121
10. Bijkomende functies
Via de functietoetsen (G) kunnen verschillende bijkomende functies worden
geactiveerd. Bij elke druk op de toets wordt een akoestisch geluidssignaal ter
bevestiging weergegeven.
a) SELECT-functie
Meerdere meetfuncties zijn van subfuncties voorzien. De subfuncties zijn rood gemarkeerd. Om deze te selecteren
drukt u op de toets “SELECT”. Met elke keer drukken schakelt u een subfunctie verder.
b) RANGE - manuele selectie voor meetbereik
De RANGE-functie maakt het mogelijk om een bepaald meetbereik handmatig in te stellen. In ongunstige bereiken
kan het gebeuren dat de automatische meetbereikinstelling reeds het volgende grote meetbereik weergeeft of tus-
sen twee bereiken wisselt. Om dit te onderdrukken, kan het meetbereik in enkele meetfuncties handmatig worden
ingesteld.
De manuele meetbereikinstelling werkt in alle meetfuncties, behalve: Motor, mV, continuïteitstest en diodentest.
Door op de “RANGE”-toets te drukken dooft het symbool “AUTO” op het scherm uit en wordt er naar de manuele
modus omgeschakeld.
Elke druk op de toets “RANGE” schakelt een meetbereik verder en begint op het einde opnieuw met het kleinste
meetbereik. Het respectievelijke meetbereik is te herkennen aan de plaats van het decimaalpunt.

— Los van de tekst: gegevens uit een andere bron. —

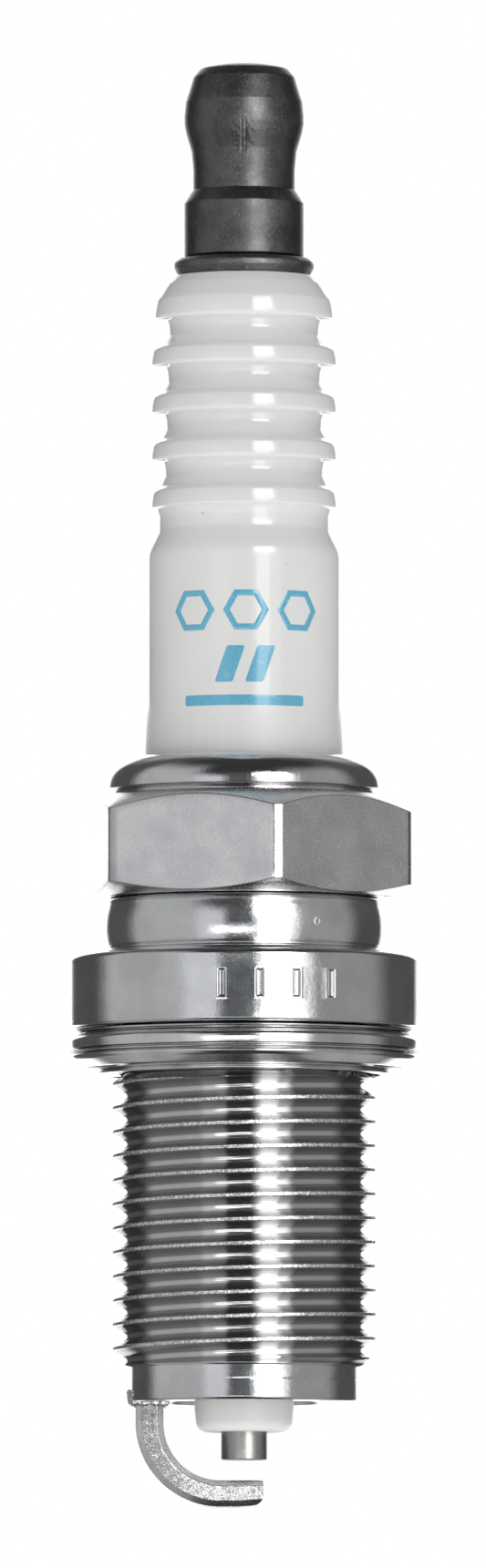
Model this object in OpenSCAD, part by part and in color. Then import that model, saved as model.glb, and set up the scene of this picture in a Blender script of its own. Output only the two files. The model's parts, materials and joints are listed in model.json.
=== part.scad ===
// Spark plug with a 14 mm thread, 19 mm class reach and 16 mm hex, in millimetres.
// Origin: centre of the gasket's lower face, which rests on the cylinder head. +Z points to the terminal.
// Heights inside the modules are measured from the shell's seat face, just above the gasket.

/* [Thread] */
// Major diameter of the shell's thread
thread_d = 14; // [13.8:0.1:14.2]
// Thread pitch
pitch = 1.25; // [1:0.05:1.5]
// Length of the shell below its seat face
reach = 19.4; // [18.6:0.1:20.2]

/* [Hex and collar] */
// Hex size across flats
hex_af = 16; // [15.8:0.1:16.2]
// Turned diameter that rounds the hex corners
hex_corner_d = 18.2; // [17.6:0.1:18.4]
// Diameter of the seat collar
collar_d = 18.4; // [17.6:0.1:18.6]
// Number of plain ticks stamped in the collar
tick_count = 4; // [0:1:8]

/* [Insulator] */
// Height of the insulator's top above the seat face
insulator_top = 39.3; // [38.8:0.1:40]
// Diameter of the smooth barrel
barrel_d = 10.1; // [9.8:0.1:10.2]
// Diameter of the ribs
rib_d = 9.8; // [9.6:0.1:10]
// Number of ribs below the top one
rib_count = 4; // [1:1:4]
// Distance from one rib to the next
rib_pitch = 2.47; // [2.3:0.01:2.5]
// Length of nose that shows below the shell
nose_out = 1.5; // [1:0.1:2]

/* [Electrodes] */
// Diameter of the centre electrode
centre_d = 2.4; // [2:0.05:2.5]
// Length of the centre electrode below the nose
centre_out = 1.45; // [1:0.05:2]
// Spark gap
gap = 1.1; // [0.6:0.1:1.3]
// Thickness of the side strap
strap_t = 1.35; // [1.2:0.05:1.5]
// Width of the side strap
strap_w = 2.7; // [2.4:0.1:3]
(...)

Houd de toets “RANGE” ong. 2 seconden ingedrukt om deze functie uit te schakelen. Het symbool “AUTO” verschijnt
op het display en de automatische meetbereikkeuze is weer actief. Het wisselen van de meetfunctie deactiveert deze
functie eveneens.
c) MAX MIN-functie
Deze functies maakt het mogelijk om de maximum- en minimumwaarde tijdens een meetreeks op te slaan en weer
te geven. Door indrukken van de toets “MAX MIN” wordt deze meetfunctie ingeschakeld. Auto-Range wordt gede-
activeerd.
Bij geactiveerde functie wordt tegelijk de minimum- en maximumwaarde van de huidige meetreeks opgeslagen. De
Max.- en Min-weergave kan met elke druk op een toets (MAX MIN) worden omgeschakeld. De waarden worden na
een wisselen van de meetfunctie of bij het uitschakelen van het apparaat gewist.
Om de functie te deactiveren, houdt u de toets “MAX MIN” gedurende ca. 2 seconden ingedrukt. De weergave “MAX”
of “MIN” verdwijnt en “AUTO” verschijnt opnieuw.
Deze bijkomende functie kan in de meetfunctie “Motor” en “Hz” niet worden geactiveerd.